Rinjani Trek is based on the Indonesian island of Lombok. Through a joint effort by the Indonesian government, island officials and local businesses, a variety of hikes and walks are offered through a 102,000-acre national park.

“Think ‘tourism destination’ and the image that comes to mind is not likely to be a place known for its polluted rivers, abandoned businesses, high unemployment and disenfranchised local communities,” said Costas Christ, chairman of the WTTC’s judging committee and global travel editor for National Geographic. “Yet, that is exactly what the Blackstone River Valley was when local community members launched the Blackstone Valley Tourism Council in 1985.”

Christ said the Blackstone Valley council was a catalyst in a years-long campaign that brought together environmentalists, historic preservationists, businesses and government to reinvent a polluted and ignored river as the central theme of a regional tourism campaign that has evolved into a more general economic development plan.

“Working with a wide range of multi-stakeholders, the Blackstone Valley Tourism Council has shown that tourism can play a valuable role in helping to revitalize a downtrodden economy and bring back a river once declared ‘dead’ to the benefit of local people, business, and nature,” Christ said.

“Through a destination stewardship approach to economic development, including the preservation of the area’s natural, cultural and historical heritage, Blackstone Valley Tourism Council has succeeded in helping to rebuild a sense of pride among communities in the Blackstone Valley and linking its history to new economic opportunities,” he added.

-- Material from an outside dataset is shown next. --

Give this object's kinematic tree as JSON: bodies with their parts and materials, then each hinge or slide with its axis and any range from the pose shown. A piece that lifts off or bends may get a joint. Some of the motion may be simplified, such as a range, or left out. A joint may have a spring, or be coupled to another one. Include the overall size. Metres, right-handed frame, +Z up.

Billington said the Blackstone Valley council’s nomination was an industry validation of the approach that the council and other groups, agencies and organizations in the valley have taken.

“It’s the largest private sector tourism organization in the world,” Billington said. “The Marriotts, the Virgin Airlines, it’s the world, the largest corporations you can imagine.”

Christ said the Destination Award is intended to note areas that have developed tourism programs that look to work with their locale’s environment, history and culture, rather than try to reinvent it. He specifically noted the council’s co-called Sustainable Tourism Plan, which seeks to preserve the region’s physical heritage, such as its mill buildings through redevelopment, and it natural resources through projects such as the bike path along the Blackstone River.

“In the 1700s and 1800s, no one was thinking about sustainability,” Billington said. “They extracted as much as they could and let everything else go.” And when the New England mill industry collapsed, they had no alternatives for economic development.

The idea of sustainability is to find new uses for old buildings that will keep them in usable condition, Billington said. When old mills are converted into condominiums or apartments, that will preserve them for the future, when economic conditions may force yet another change in their use, Billington said.

Billington said the key to the success of the plan was for the Blackstone Valley to know its place and not try to be something it wasn’t.

“We’re building on the authenticity of the place,” he said. “We’re not chasing the next waterslide. Whatever we do, it’s got to fit. It’s got to be authentic.”